Note that you can never directly mem::transmute between Vec<T> and Vec<S>, regardless of what T and S are. This is because there are no layout guarantees on #[repr(Rust)] generic types. Even if T and S are transmute-compatible, the fields of the vectors may be layed out in a different order.

Also remember that it's not enough for T and S to have the same layout (size and alignment). u8 and bool have the same layout, but transmuting u8 to bool is invalid (and thus you also can't transmute Vec<u8> to Vec<bool>). This is because bool has only two vaild values, 0 (false) and 1 (true), and having a bool with any other memory representation is UB.

2 Likes

It is not guaranteed but pretty reliable. The stdlib uses specialization to achieve it and it's very unlikely to be removed.

1 Like

The specialization is used to remove the re-allocation and make the map happen in-place. That part is quite reliable.
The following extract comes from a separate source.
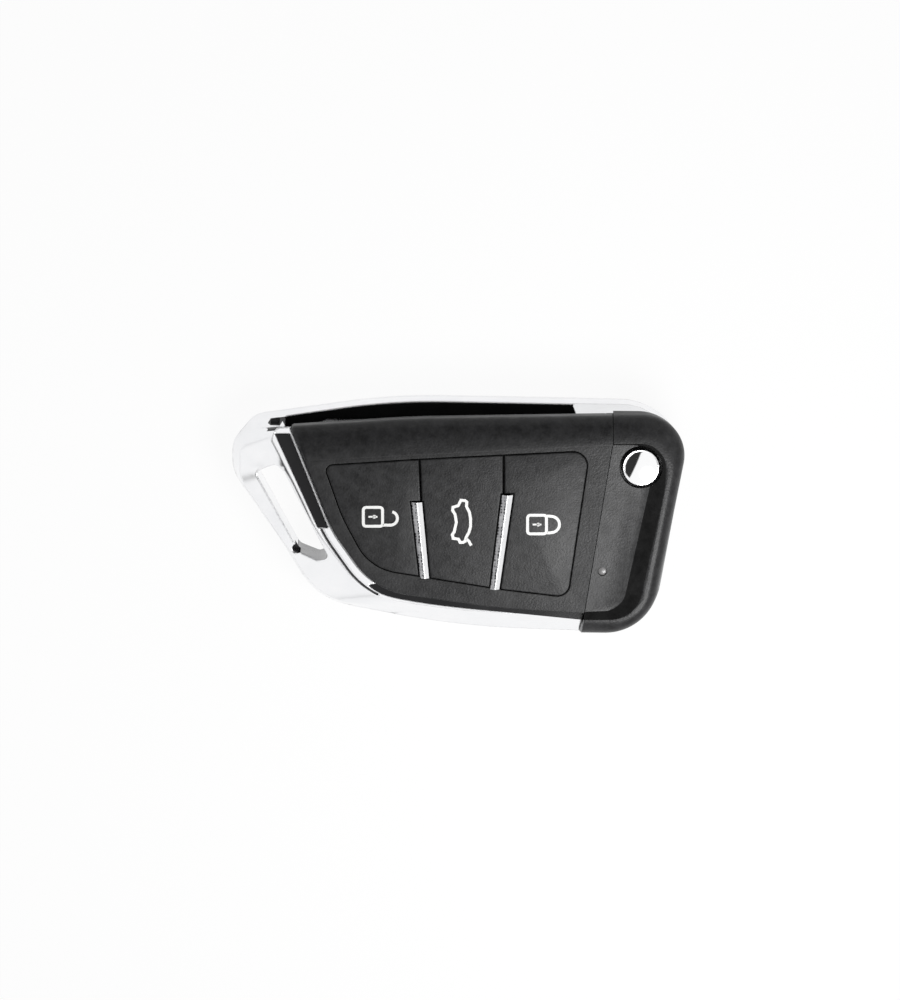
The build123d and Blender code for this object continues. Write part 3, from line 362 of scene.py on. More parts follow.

However, turning it entirely into a no-op will then rely on LLVM optimizations to get rid of the whole loop that executes the mapped operation in-place, and that optimization – since it’s an automatic optimization by LLVM – is generally somewhat less reliable of a thing to happen. Of course LLVM will not deliberately make things worse in the future, but there’s always the possibility for unintentional pessimizations of certain optimizations in corner cases.